The stories that follow are much briefer; however, they also contain some grim plotlines based on famous folk tales. For instance, The Courtship of Mr. Lyon and The Tiger’s Bride were both inspired by The Beauty and the Beast. The former is a modern retelling where the Beast helps Beauty’s father out with his car, helps him get his money back, and curiously steals a white rose for his daughter. Beauty and her father return home, but when she discovers the Beast is dying without her, she returns to save him. In The Tiger’s Bride, the Beast is a tiger, who wins Beauty over from her father after besting him in a game of cards, however in this one, Beauty transforms into a tiger and they live out their last days together as beasts.

Puss-in-Boots was of course based on the character himself – Puss is dismayed when his human friend falls for a woman who is already married to a miserable old man, however he ends up falling for the woman’s cat, and together they all hatch a plan to trip the old man so he falls to his death, and they live happily ever after in their respective little couples.

The fifth story is called The Erl-King, and it is also a cynical retelling of the story of the Erlking, a famed German folk tale that tells of an evil forest goblin who attempts to imprison a wandering lady and transform her into a bird, however she escapes by choking him with the strands of his own hair. The sixth and shortest story is The Snow Child, it’s the gloomy telling of a count who wishes for a beautiful pure child when he sees the whiteness of the snow, and he gets his wish when she appears before him. The count’s wife is displeased with this and tells the child to pick a rose.
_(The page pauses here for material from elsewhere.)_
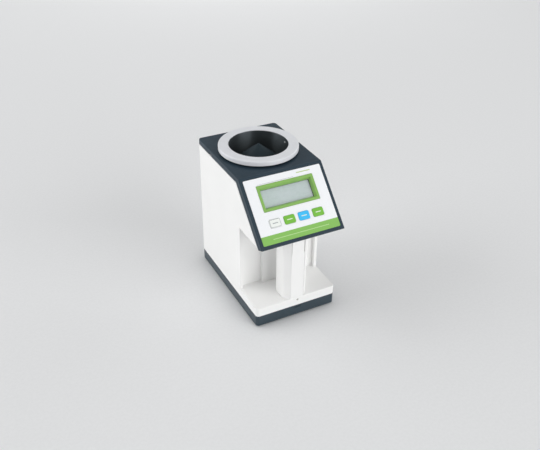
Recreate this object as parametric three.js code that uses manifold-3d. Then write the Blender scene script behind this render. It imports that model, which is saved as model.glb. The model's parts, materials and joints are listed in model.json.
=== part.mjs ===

The child does, and then pricks herself on the thorn and dies instantly – to his disappointment the count is left only with the choice to rape the girl’s corpse and leave her to melt back into the snow.

In The Lady of the House of Love, a young soldier is enticed into the bedroom of a female vampire, (based on Vampirella) who seduces men, and feeds on their bodies. The soldier joins her, yet because he is a virgin with a pure soul, she feels different around him – the vampire accidentally cuts herself and is found dead the next morning after the soldier sets off to fight in WWI.

The following three tales are adaptations of Little Red Riding Hood. The first, titled The Werewolf, it turns out that the grandmother is a werewolf, who is then killed and Red ends up with a large inheritance. In the second, The Company of Wolves, Red meets a strange hunter who she immediately likes. The hunter makes a wager with her, about who can get to her grandmother’s house the fastest, if she loses, then he’ll kiss her – she of course wants the kiss, letting him win, however, when he reaches the house he eats the grandmother. When the girl arrives and finds her grandmother dead, the hunter threatens to kill her too, but she is unfazed, and seduces the hunter. Finally, Wolf-Alice is about a feral lupine child who is left in a house with a vampire in an attempt by nuns to civilize her.

This collection of stories is not only extensively popular, but it won several literary awards. It contains some fascinating adaptations on some mundane stories and vastly unique themes and styles ranging from gothic fiction, to the ever-underused female heroine.